[Stored records]
——

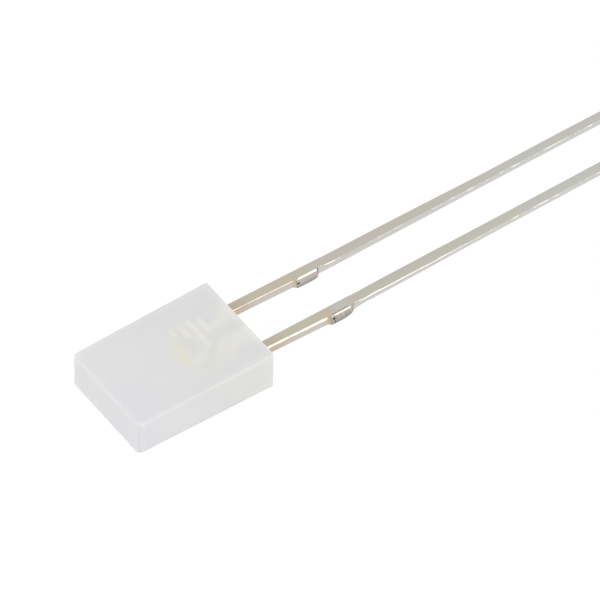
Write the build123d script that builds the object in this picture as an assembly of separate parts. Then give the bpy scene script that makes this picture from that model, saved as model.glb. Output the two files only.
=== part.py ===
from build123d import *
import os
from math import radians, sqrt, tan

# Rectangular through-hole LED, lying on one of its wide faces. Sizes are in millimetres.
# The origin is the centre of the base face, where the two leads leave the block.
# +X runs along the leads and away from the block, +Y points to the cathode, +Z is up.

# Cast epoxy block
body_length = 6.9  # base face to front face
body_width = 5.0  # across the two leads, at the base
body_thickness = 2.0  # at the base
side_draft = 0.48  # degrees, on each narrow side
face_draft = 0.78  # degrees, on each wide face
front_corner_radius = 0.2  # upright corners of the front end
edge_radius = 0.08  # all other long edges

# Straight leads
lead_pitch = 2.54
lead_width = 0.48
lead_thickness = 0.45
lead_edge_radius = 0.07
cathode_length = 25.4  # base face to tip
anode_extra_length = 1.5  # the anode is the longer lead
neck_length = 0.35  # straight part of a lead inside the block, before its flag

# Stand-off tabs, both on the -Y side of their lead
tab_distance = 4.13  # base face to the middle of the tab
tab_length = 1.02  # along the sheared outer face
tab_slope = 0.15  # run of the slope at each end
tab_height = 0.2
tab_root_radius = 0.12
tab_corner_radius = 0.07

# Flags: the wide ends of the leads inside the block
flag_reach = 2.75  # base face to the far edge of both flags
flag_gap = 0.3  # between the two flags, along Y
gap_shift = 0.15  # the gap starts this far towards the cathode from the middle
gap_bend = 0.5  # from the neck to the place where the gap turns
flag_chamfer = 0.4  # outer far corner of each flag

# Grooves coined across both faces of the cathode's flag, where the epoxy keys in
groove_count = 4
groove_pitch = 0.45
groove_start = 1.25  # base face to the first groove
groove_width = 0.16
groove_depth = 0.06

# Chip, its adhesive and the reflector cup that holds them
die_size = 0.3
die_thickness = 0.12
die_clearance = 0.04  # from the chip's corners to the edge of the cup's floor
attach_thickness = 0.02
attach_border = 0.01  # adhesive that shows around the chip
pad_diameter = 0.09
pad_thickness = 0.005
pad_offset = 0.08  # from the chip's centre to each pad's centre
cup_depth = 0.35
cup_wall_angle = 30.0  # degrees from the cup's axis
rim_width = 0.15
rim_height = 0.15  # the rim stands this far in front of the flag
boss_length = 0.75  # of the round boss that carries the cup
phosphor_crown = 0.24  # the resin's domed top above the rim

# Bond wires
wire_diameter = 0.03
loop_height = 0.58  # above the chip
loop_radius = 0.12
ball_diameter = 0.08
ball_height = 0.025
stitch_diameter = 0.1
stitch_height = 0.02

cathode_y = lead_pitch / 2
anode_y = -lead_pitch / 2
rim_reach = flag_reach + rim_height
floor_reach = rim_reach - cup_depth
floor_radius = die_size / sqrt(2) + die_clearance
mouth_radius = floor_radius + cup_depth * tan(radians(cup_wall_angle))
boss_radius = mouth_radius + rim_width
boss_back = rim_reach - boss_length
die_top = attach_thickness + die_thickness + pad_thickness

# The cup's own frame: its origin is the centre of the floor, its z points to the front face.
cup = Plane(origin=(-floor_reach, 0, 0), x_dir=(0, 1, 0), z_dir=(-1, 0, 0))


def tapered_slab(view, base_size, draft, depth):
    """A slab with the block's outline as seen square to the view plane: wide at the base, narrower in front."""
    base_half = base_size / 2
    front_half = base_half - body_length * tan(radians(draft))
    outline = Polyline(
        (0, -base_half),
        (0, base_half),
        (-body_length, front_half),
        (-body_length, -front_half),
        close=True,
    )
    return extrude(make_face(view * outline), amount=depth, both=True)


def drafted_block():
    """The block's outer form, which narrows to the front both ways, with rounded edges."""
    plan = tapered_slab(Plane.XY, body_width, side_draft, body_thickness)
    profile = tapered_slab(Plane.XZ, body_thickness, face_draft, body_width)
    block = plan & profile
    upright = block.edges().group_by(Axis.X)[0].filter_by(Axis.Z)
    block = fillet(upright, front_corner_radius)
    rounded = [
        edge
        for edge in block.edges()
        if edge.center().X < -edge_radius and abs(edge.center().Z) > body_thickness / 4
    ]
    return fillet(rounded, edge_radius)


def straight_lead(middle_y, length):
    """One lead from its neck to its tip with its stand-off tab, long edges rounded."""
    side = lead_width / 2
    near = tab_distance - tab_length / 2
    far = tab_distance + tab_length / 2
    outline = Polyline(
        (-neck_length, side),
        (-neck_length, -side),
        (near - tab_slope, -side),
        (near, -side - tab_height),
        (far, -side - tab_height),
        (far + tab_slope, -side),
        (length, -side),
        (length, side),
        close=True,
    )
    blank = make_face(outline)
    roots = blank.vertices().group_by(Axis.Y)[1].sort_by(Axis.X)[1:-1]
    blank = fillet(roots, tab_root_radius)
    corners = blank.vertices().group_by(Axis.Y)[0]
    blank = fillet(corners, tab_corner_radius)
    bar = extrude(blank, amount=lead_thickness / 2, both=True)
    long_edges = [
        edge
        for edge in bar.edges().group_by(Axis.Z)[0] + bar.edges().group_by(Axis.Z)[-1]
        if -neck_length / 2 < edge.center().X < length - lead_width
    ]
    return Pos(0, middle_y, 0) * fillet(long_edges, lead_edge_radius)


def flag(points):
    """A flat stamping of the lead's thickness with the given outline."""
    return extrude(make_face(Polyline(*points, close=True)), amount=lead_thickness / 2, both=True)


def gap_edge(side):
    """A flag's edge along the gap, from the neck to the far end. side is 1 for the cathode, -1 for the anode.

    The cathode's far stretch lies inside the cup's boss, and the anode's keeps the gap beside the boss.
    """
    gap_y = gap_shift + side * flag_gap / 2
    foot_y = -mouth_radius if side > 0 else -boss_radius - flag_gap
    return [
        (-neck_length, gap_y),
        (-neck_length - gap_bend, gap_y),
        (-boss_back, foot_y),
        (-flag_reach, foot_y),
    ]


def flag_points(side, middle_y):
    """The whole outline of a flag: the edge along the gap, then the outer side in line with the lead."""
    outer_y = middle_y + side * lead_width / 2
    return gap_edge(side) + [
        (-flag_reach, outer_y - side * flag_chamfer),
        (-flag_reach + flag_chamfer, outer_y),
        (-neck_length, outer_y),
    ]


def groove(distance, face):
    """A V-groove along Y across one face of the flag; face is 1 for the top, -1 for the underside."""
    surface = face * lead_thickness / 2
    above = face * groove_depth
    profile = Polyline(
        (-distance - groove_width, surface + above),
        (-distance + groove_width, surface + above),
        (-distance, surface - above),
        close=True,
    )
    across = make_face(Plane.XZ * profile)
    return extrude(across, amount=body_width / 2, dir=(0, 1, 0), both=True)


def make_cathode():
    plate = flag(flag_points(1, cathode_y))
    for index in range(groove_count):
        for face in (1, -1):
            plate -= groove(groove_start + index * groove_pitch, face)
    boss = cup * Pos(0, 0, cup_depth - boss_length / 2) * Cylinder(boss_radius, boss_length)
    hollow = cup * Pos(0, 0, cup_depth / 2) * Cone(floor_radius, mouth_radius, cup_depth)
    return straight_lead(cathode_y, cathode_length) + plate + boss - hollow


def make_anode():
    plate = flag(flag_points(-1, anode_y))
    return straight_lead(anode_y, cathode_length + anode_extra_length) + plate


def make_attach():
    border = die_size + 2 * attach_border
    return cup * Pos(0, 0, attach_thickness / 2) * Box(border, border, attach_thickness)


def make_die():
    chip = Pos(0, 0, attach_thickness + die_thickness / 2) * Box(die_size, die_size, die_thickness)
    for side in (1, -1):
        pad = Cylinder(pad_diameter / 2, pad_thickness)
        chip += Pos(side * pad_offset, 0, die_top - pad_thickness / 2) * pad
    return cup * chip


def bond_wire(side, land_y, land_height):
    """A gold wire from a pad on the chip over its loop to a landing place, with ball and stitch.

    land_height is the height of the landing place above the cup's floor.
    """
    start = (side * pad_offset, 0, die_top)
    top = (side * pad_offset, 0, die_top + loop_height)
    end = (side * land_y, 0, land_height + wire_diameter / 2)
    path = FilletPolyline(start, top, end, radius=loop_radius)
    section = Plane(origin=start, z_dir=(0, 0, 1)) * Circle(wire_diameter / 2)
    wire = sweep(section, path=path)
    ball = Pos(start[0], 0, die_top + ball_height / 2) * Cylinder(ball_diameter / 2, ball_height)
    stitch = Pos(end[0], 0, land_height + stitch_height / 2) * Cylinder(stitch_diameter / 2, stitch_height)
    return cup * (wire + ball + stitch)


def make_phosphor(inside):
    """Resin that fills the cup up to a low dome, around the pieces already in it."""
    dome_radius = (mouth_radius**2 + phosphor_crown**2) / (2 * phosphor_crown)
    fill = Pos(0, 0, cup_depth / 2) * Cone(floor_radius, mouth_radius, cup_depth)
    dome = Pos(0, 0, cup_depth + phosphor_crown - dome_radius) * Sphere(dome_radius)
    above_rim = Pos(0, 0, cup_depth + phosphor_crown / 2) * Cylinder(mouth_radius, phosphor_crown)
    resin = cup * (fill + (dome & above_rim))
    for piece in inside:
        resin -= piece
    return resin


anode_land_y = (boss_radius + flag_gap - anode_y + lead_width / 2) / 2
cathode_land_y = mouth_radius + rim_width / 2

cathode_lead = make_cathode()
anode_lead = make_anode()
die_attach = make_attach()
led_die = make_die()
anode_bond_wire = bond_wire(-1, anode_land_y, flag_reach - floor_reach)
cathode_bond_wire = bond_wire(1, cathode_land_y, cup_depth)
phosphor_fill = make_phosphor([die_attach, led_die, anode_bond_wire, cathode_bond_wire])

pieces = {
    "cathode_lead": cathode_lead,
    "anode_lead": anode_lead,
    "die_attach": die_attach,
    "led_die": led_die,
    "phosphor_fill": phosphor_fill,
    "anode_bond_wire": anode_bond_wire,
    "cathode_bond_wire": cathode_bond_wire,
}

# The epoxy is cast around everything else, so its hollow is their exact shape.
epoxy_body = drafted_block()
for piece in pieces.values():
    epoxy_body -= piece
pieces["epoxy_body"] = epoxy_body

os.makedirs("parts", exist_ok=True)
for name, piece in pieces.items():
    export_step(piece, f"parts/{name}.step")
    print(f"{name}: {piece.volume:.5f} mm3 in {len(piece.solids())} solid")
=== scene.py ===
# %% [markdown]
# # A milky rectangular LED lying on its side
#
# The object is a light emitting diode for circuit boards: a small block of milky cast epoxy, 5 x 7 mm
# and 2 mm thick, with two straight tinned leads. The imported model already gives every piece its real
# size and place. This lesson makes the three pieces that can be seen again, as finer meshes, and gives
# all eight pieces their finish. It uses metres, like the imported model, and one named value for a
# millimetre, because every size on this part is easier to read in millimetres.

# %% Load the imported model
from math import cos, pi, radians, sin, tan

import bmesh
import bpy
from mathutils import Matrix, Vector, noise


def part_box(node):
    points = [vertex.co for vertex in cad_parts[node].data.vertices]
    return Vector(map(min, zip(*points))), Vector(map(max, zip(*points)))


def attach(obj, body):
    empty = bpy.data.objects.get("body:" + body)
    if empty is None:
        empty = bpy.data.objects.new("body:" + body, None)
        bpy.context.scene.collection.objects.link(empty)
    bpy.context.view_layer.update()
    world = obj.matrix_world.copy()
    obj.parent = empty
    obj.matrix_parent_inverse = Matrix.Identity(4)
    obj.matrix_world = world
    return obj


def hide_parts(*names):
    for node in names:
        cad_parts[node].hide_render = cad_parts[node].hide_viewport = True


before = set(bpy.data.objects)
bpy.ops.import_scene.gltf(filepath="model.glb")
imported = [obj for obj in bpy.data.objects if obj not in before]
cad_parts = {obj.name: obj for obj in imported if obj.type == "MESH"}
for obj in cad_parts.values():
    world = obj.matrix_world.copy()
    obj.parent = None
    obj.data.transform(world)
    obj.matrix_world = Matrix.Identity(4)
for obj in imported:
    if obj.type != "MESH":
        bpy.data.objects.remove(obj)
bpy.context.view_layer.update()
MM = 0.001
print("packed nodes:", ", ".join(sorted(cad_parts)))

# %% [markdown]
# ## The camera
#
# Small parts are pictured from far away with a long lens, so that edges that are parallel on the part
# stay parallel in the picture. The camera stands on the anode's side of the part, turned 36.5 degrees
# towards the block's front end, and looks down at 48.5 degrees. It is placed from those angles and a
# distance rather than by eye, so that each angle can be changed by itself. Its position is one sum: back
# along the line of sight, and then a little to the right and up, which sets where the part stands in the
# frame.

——

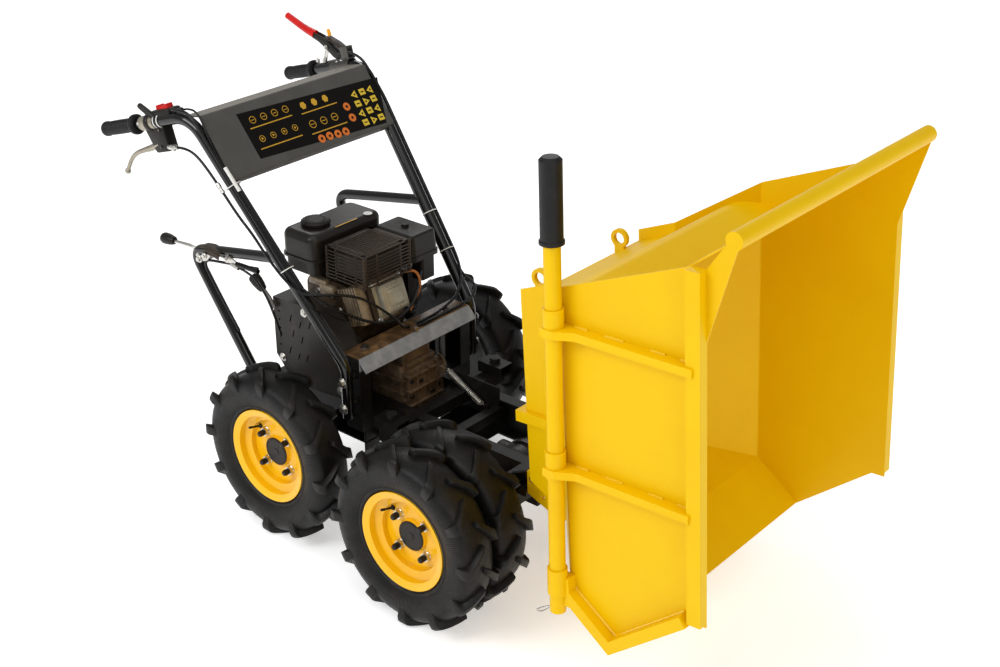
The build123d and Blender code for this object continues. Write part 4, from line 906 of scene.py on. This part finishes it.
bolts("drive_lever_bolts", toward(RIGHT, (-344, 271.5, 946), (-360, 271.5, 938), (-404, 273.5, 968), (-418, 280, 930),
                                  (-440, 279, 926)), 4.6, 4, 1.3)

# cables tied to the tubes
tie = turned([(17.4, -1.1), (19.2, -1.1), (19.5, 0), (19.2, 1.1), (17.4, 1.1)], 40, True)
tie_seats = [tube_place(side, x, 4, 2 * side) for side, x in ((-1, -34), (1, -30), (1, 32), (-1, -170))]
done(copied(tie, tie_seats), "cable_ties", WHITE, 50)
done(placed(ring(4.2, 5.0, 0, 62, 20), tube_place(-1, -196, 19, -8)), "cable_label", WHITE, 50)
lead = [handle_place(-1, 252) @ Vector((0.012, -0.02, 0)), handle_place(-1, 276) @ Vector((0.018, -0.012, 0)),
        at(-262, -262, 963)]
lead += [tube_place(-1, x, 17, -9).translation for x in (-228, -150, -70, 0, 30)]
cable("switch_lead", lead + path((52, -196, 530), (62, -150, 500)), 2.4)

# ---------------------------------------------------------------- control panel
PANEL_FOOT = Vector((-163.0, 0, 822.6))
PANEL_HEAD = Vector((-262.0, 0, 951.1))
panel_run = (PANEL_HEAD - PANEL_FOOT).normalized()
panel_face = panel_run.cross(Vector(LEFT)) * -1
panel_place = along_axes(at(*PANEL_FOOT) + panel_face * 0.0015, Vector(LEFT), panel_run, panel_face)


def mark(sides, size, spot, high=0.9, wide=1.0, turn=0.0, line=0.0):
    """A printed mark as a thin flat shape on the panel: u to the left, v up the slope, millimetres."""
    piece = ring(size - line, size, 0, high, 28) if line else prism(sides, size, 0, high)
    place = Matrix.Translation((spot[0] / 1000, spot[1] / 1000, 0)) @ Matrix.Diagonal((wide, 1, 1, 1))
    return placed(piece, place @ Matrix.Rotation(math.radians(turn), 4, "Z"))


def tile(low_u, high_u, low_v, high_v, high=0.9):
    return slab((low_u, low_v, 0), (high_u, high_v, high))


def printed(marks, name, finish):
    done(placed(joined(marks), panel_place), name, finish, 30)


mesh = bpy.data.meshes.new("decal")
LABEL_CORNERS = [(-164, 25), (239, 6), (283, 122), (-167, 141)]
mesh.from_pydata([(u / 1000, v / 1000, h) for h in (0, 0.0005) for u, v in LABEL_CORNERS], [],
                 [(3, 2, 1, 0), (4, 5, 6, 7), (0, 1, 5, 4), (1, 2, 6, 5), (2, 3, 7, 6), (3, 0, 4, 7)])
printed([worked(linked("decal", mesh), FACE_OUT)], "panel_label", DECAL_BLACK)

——

Description of the task: Go through the data and gather every line that holds "update".

Answer for this exercise:
    bpy.context.view_layer.update()
bpy.context.view_layer.update()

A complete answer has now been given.